Said first child with the glorious nap history has determined himself to be a night owl (like his father and grandfather before him) and laziness (or exhaustion) has won over and I really only nominally fight him on bedtime “rules.” He’s a teenager and he’s going to have to figure this stuff out for himself. He claims—I know it’s true, because I spent hours upon hours of my youth lying in bed awake, and some considerable amount of adult hours, too—he just lies in bed awake and doesn’t find that relaxing. We’ve come to a compromise of sorts that has him in bed reading. I very often turn the light off in the early morning (I am a morning person) when I head downstairs to work before the others wake up. He sleeps so hard that the alarm clock (a birthday gift from his frustrated-in-the-mornings parents) by his ear failed to wake him up (but managed to wake the rest of the household up). We have a method that mostly works: I go up and wake him and the general policy is that I won’t return. Sometimes, I have to go back, leaving him just fifteen minutes to get up and out and that usually scares him straight so he wakes a bit more reliably for the ensuing number of days (until it happens again).
Why don’t I sleep?
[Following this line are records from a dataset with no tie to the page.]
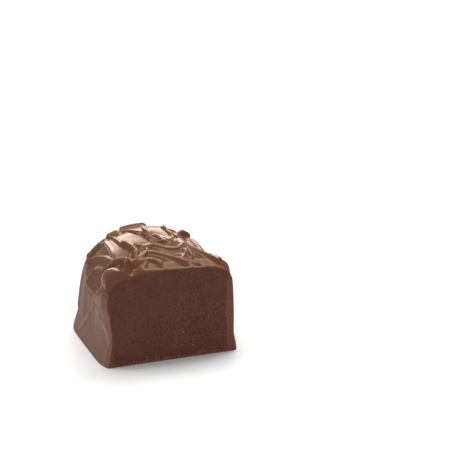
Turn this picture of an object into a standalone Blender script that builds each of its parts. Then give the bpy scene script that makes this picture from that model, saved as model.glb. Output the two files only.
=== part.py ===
"""A chocolate truffle, cut open at the front: a moulded milk chocolate coating round a ganache core.

The truffle stands on its base with the cut facing -Y. Its origin is at the middle of the base. Sizes
are in millimetres, and each mesh is scaled to metres once, where it is made.
"""

import math
import random
from dataclasses import dataclass

import bmesh
import bpy
import numpy as np

MM = 0.001
TINY = 1e-9

# The outside: a square plan with round corners, walls that lean in and a nearly flat top
HALF_WIDTH = 15.6
HALF_DEPTH = 14.7
TOP_HEIGHT = 23.8
FOOT_CORNER_POWER = 6.0
FRONT_CORNER_POWER = 5.5
BACK_CORNER_POWER = 2.2
SHOULDER_START = 10.0
FRONT_SHOULDER_POWER = 5.2
BACK_SHOULDER_POWER = 2.0
WALL_SHARE = 0.91
FOOT_HEIGHT = 4.4

# The front's square shoulder gives way to the back's round one between these slopes of direction to
# the front, which are steeper on the right
LEFT_FRONT_START = -1.0
LEFT_FRONT_END = 1.0
RIGHT_FRONT_START = 0.3
RIGHT_FRONT_END = 0.7

# The top leans: higher at the back than at the front, and a little higher at the left
BACK_LEAN = 2.2
LEFT_LEAN = 0.9

# The cut runs across the front, this far from the middle of the plan
CUT_DISTANCE = 12.5
CUT_MARGIN = 20.0

# The front is fuller above the foot, which keeps the cut's two sides upright
FRONT_FULLNESS = 5.0
FRONT_RISE = 10.0

# The coating is thick at the upper left of the cut, where the wall stands proud
BULGE = 1.3
BULGE_HEIGHT = 14.0
BULGE_RISE = 7.0
BULGE_LENGTH = 7.0
BULGE_BREADTH = 7.0

# The coating's thickness at the sides, floor and top, and the gap that parts it from the core
COAT_LEFT = 0.9
COAT_RIGHT = 1.4
COAT_BACK = 1.3
COAT_FLOOR = 0.7
COAT_TOP = 0.8
CORE_GAP = 0.3
CORE_FOOT_SHARE = 0.96

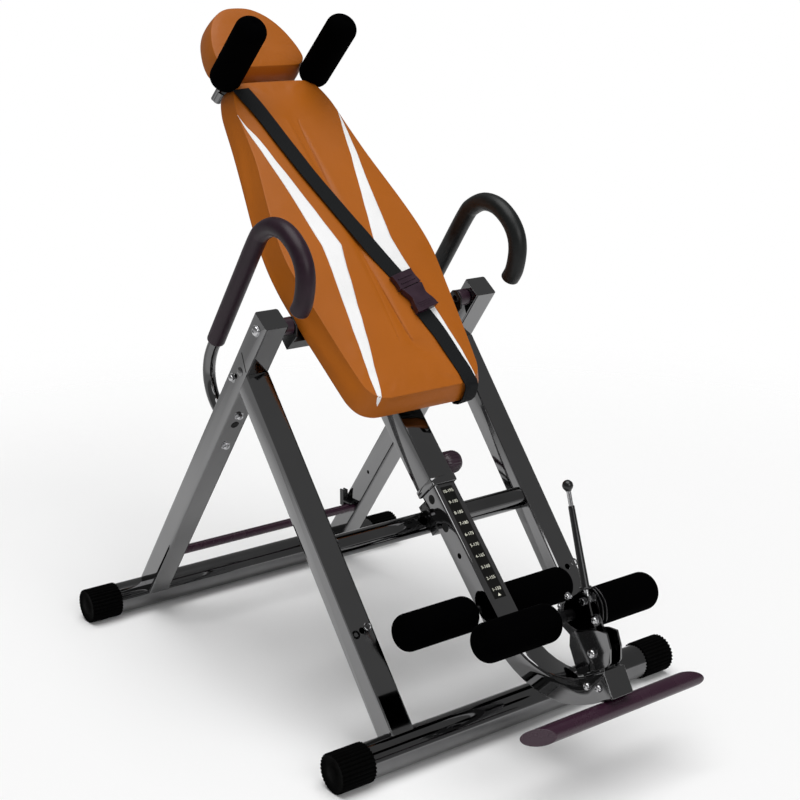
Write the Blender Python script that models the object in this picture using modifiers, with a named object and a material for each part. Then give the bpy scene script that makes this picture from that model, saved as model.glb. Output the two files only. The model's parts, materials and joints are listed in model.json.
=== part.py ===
"""Inversion table: A-frame base, reclining bed, telescoping foot tube and ankle clamp.

Frame: +Z up, floor at Z = 0, X across the machine, head end towards +Y,
foot end towards -Y.  While it is built the bed turns about an X axis through
(0, 0, PIVOT_H); the last step moves everything back by ORIGIN_Y.
All lengths are in metres.
"""
import math

import bmesh
import bpy
from mathutils import Matrix, Vector

# ---------------------------------------------------------------- dimensions
PIVOT_H = 0.7132            # height of the bed's turning axis
GAP = 0.0003                # clearance between neighbouring solids

LEG_X = 0.2492              # leg centre to the middle of the machine
LEG_W = 0.050               # leg tube width along X
LEG_D = 0.047               # leg tube depth
LEG_WALL = 0.0025
REAR_LEAN = 36.29           # degrees from vertical
FRONT_LEAN = 38.98
LEG_TOP = 0.0257            # rear leg above the pivot
JOIN = 0.0968               # pivot down to the front leg's upper face

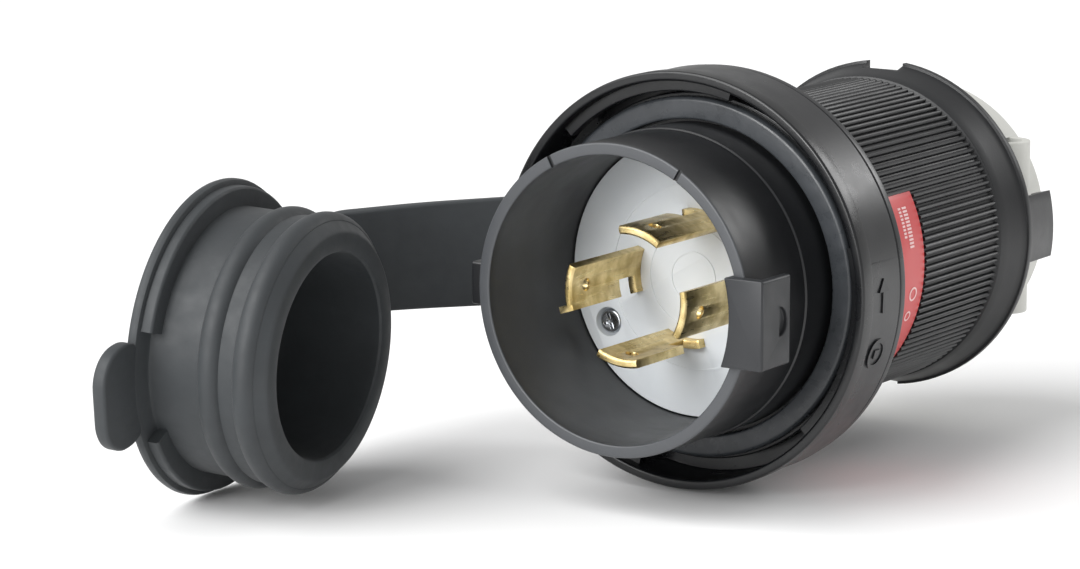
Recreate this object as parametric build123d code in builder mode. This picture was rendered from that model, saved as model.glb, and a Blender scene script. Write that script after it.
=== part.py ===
import os
from math import sqrt

from build123d import *

# Weatherproof twist-lock shore power plug with a tethered closure cap. Millimetres, +Z up.
# The plug's axis is Y: the open mouth faces -Y, the cord leaves along +Y, and the origin is
# the centre of the mouth. Angles round the axis are counted from +X towards +Z.

os.makedirs("parts", exist_ok=True)

# Driving dimensions of the shroud and the contact face
shroud_radius = 28.0
shroud_wall = 2.2
face_station = 27.7
flange_front = 29.4
flange_rear = 32.0
flange_radius = 33.6
bore_radius = shroud_radius - shroud_wall
ridge_station = 19.4
ridge_height = 0.3
mouth_edge_radius = 0.35
nick_angles = (60.0, 118.0)
nick_width = 0.8
nick_depth = 0.5

# Contact carrier, blades and terminals
carrier_disc_radius = 25.6
carrier_disc_rear = 30.0
carrier_body_radius = 23.8
carrier_split = 40.0
carrier_rear = 50.0
ledge_inner_radius = 24.0
blade_circle = 12.0
blade_thickness = 1.5
blade_half_angle = 20.0
blade_tip = 4.5
blade_rear = 58.0
tail_half_angle = 14.0
notch_front = 20.5
notch_rear = 25.8
notch_angle = 16.0
blade_hole_radius = 1.2
blade_hole_station = 9.5
blade_angles = {
    "ground_blade": 178.0,
    "neutral_blade": 262.0,
    "line_blade_a": 350.0,
    "line_blade_b": 76.0,
}
blade_chamfer = 0.35
foot_angle = 5.0
foot_height = 1.4
foot_length = 3.2
terminal_width = 8.0
terminal_height = 7.0
terminal_length = 7.0
terminal_front = 50.5
wire_hole_radius = 2.2
terminal_screw_radius = 1.5
terminal_head_radius = 2.2
terminal_head_height = 1.4

# Face screws that hold the carrier and the shroud to the grip housing
screw_circle = 20.7
screw_angles = (209.0, 29.0)
face_head_radius = 2.3
face_head_front = 28.3
face_head_height = 1.4
face_recess_radius = 2.7
face_shank_radius = 1.5
face_screw_rear = 60.0
cross_width = 0.7
cross_length = 3.0
cross_depth = 0.8
cross_turn = 20.0
face_head_edge_radius = 0.5

# Coupling ring
ring_radius = 38.1
ring_wall = 1.8
ring_front = 22.4
ring_band_front = 25.8
ring_band_rear = 36.0
ring_rear = 38.8
ring_groove = 0.5
ring_edge_radius = 0.4
ring_lip_width = 1.0
web_front = 32.3
web_rear = 36.0
neck_radius = 29.6
ring_running_gap = 0.1
ramp_height = 2.0
ramp_sweep = 60.0
ramp_starts = (75.0, 195.0, 315.0)
ramp_front = 24.6
ramp_thickness = 2.0

# Gasket and internal seal
gasket_inner = 28.9
gasket_outer = 33.0
gasket_front = 27.2
gasket_edge_radius = 0.9
seal_radius = 26.6
seal_width = 1.6

# Grip housing
ledge_front = 36.3
ledge_rear = 38.4
groove_front = 39.8
groove_rear = 44.2
groove_radius = 28.4
grip_radius = 28.6
grip_rear = 91.0
flare_start_radius = 29.6
flare_middle = 95.6
flare_middle_radius = 30.6
flare_radius = 31.4
flare_rear = 98.6
bead_radius = 31.9
housing_rear = 100.0
carrier_chamber_radius = 24.3
cable_chamber_radius = 25.0
cable_chamber_front = 62.0
clamp_seat_front = 94.0
clamp_seat_radius = 27.6
screw_boss_radius = 4.4
screw_boss_rear = 60.5
rear_notch_width = 7.8
rear_notch_depth = 1.3
rear_notch_length = 4.0
hook_inner = 29.4
hook_nose = 28.2
hook_nose_length = 2.0
hook_rear = 110.0
hook_low = -9.4
hook_high = 14.2

# Rating label in its place on the grip
label_thickness = 0.5
label_front = 44.6
label_rear = 61.6
label_low = -62.0
label_high = 28.0

# Catch over the rim, and the small lug opposite
catch_low = -8.7
catch_high = 7.0
catch_proud = 2.2
catch_inner = 25.2
catch_outer = 32.0
catch_plate = 1.6
catch_lip_depth = 4.0
catch_length = 7.5
catch_block = 10.0
catch_edge_radius = 0.5
pocket_radius = 2.6
pocket_depth = 0.9
lug_reach = 30.7
lug_front = 1.6
lug_length = 7.0
lug_half_height = 3.9

# Rear cord clamp
clamp_flange_radius = 27.4
clamp_front = 95.0
clamp_radius = 26.3
clamp_shoulder = 116.0
clamp_rear = 118.6
clamp_shoulder_drop = 1.2
clamp_nose_start = 117.8
clamp_nose_radius = 23.0
clamp_wall_front = 104.0
clamp_cavity_radius = 24.0
clamp_half_gap = 0.3
clamp_screw_x = 21.1
clamp_screw_station = 109.6
clamp_boss_radius = 4.6
clamp_boss_top = 16.8
clamp_shank_radius = 1.6
clamp_head_radius = 2.8
clamp_head_height = 1.8
clamp_head_edge_radius = 0.6
clamp_head_clearance = 0.2
clamp_head_seat = 13.9
nut_radius = 3.0
nut_height = 2.4
grommet_radius = 12.4
grommet_front = 101.5
grommet_rear = 120.0
grommet_lip_radius = 14.2
cord_bore_radius = 8.2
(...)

I could say all the usual things, from raising four children to disruptions that occurred somewhat naturally—pregnancies, newborn hours of feeding, deadlines, female hormones—but the real truth is this: I don’t have a lot of time that’s not taken up with caring for family in some way and I have a lot I like to do, and so I really enjoy being awake much more than I do sleep (although, remember, sleep is not overrated). I just so often choose the stuff of wakefulness over sleep…
With the daylight hours shrinking and the dark, cold settling in, maybe this winter, we’ll sleep well around here. It’s worth a winter solstice approaches resolution. At the least, I can report that eight hours of sleep feels good (less achy, less grumpy even when dear husband returns from two days away—for work, but including no parenting duties and evenings spent out to supper with friends—sick, thus dashing my exceedingly well-earned solo Sunday). Maybe I can keep remembering sleep, reprioritizing it, and enjoying its benefits, even if I only do so intermittently.